Last summer, longshore workers threatened to refuse to unload cargo from Taiwan. It included potentially hazardous waste and was supposed to be sent to an Idaho landfill.

Environmental groups and the Environmental Protection Agency also objected.

In the end, the cargo was left in Taiwan.

"They have a long history of this kind of action," University of Washington Professor David Olson said yesterday.

Olson has been one of the holders of the Harry Bridges chair, a labor studies professorship at the UW funded by active longshore workers and retirees.

Among the more notable actions by the union, Olson said, have been:

* Refusing to load scrap iron bound for Japan in 1936 after that nation invaded Manchuria. The union considered Japan a "proto-facist" regime, Olson said. Several years later, the U.S. government established a similar embargo against Japan.

* Refusing to unload cargo from Chile after a military coup in that country in 1973 overthrew Salvador Allende, its Marxist president.

* Refusing to unload coffee from El Salvador in 1989 to protest union busting on Central American coffee plantations.

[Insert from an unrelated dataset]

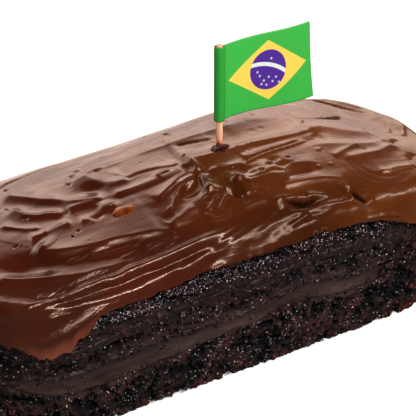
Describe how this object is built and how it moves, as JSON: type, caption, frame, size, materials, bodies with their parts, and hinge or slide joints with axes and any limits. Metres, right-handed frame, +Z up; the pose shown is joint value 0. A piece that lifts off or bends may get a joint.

* Refusing to unload ships in 1997 and 1998 that the union believed were loaded by non-union, "scab" labor in foreign ports.

* In addition, the union joined the effort to organize California farm workers in the 1960s by refusing to load California grapes.

* Longshore workers also protested the system of racial apartheid in South Africa by not touching cargo from that nation, Olson said.

Bridges' political stands caused his enemies to label him a "Red" and the U.S. government to try repeatedly to deport him to his native Australia. The government failed.